## Exercise directions
Transcribe every line of the records verbatim.
══════════════════════════════
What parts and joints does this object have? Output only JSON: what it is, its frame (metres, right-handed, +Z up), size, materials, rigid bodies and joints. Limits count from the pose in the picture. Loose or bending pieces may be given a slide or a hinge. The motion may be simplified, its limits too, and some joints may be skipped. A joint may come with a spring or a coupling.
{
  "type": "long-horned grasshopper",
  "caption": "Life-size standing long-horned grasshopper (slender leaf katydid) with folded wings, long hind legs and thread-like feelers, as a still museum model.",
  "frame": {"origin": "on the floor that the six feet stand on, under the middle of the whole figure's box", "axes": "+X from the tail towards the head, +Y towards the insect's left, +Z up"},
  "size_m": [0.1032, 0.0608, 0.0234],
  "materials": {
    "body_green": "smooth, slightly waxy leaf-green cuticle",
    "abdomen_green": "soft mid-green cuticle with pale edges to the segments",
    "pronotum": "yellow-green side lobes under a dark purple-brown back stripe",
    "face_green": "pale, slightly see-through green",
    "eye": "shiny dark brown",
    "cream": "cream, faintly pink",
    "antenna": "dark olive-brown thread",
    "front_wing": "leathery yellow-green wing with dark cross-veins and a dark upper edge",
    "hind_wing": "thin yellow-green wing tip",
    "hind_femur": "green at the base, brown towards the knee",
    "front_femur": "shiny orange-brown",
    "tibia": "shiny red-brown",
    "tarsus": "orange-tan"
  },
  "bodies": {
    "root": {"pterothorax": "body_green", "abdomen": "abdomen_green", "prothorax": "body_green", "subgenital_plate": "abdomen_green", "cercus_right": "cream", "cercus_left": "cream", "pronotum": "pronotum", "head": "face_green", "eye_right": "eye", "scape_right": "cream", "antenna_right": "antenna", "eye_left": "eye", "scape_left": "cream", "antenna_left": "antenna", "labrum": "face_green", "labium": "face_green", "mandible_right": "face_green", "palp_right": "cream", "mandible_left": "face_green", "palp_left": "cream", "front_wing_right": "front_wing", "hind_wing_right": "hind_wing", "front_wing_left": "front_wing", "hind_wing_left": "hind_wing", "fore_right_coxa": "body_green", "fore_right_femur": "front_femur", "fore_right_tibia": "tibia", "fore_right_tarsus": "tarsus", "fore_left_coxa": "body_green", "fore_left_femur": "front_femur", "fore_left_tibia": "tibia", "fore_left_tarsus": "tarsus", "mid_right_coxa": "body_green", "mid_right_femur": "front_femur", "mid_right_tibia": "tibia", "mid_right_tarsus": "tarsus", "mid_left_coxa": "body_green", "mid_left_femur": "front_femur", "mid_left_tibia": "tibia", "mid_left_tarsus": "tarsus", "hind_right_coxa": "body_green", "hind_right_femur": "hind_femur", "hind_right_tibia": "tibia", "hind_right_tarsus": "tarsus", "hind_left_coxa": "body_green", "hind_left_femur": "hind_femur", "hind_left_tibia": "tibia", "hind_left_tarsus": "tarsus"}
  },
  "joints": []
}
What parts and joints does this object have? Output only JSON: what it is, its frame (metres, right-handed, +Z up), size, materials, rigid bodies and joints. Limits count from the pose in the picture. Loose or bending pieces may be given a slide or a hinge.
══════════════════════════════
## Solution to this task
What parts and joints does this object have? Output only JSON: what it is, its frame (metres, right-handed, +Z up), size, materials, rigid bodies and joints. Limits count from the pose in the picture. Loose or bending pieces may be given a slide or a hinge. The motion may be simplified, its limits too, and some joints may be skipped. A joint may come with a spring or a coupling.
{
  "type": "long-horned grasshopper",
  "caption": "Life-size standing long-horned grasshopper (slender leaf katydid) with folded wings, long hind legs and thread-like feelers, as a still museum model.",
  "frame": {"origin": "on the floor that the six feet stand on, under the middle of the whole figure's box", "axes": "+X from the tail towards the head, +Y towards the insect's left, +Z up"},
  "size_m": [0.1032, 0.0608, 0.0234],
  "materials": {
    "body_green": "smooth, slightly waxy leaf-green cuticle",
    "abdomen_green": "soft mid-green cuticle with pale edges to the segments",
    "pronotum": "yellow-green side lobes under a dark purple-brown back stripe",
    "face_green": "pale, slightly see-through green",
    "eye": "shiny dark brown",
    "cream": "cream, faintly pink",
    "antenna": "dark olive-brown thread",
    "front_wing": "leathery yellow-green wing with dark cross-veins and a dark upper edge",
    "hind_wing": "thin yellow-green wing tip",
    "hind_femur": "green at the base, brown towards the knee",
    "front_femur": "shiny orange-brown",
    "tibia": "shiny red-brown",
    "tarsus": "orange-tan"
  },
  "bodies": {
    "root": {"pterothorax": "body_green", "abdomen": "abdomen_green", "prothorax": "body_green", "subgenital_plate": "abdomen_green", "cercus_right": "cream", "cercus_left": "cream", "pronotum": "pronotum", "head": "face_green", "eye_right": "eye", "scape_right": "cream", "antenna_right": "antenna", "eye_left": "eye", "scape_left": "cream", "antenna_left": "antenna", "labrum": "face_green", "labium": "face_green", "mandible_right": "face_green", "palp_right": "cream", "mandible_left": "face_green", "palp_left": "cream", "front_wing_right": "front_wing", "hind_wing_right": "hind_wing", "front_wing_left": "front_wing", "hind_wing_left": "hind_wing", "fore_right_coxa": "body_green", "fore_right_femur": "front_femur", "fore_right_tibia": "tibia", "fore_right_tarsus": "tarsus", "fore_left_coxa": "body_green", "fore_left_femur": "front_femur", "fore_left_tibia": "tibia", "fore_left_tarsus": "tarsus", "mid_right_coxa": "body_green", "mid_right_femur": "front_femur", "mid_right_tibia": "tibia", "mid_right_tarsus": "tarsus", "mid_left_coxa": "body_green", "mid_left_femur": "front_femur", "mid_left_tibia": "tibia", "mid_left_tarsus": "tarsus", "hind_right_coxa": "body_green", "hind_right_femur": "hind_femur", "hind_right_tibia": "tibia", "hind_right_tarsus": "tarsus", "hind_left_coxa": "body_green", "hind_left_femur": "hind_femur", "hind_left_tibia": "tibia", "hind_left_tarsus": "tarsus"}
  },
  "joints": []
}
What parts and joints does this object have? Output only JSON: what it is, its frame (metres, right-handed, +Z up), size, materials, rigid bodies and joints. Limits count from the pose in the picture. Loose or bending pieces may be given a slide or a hinge.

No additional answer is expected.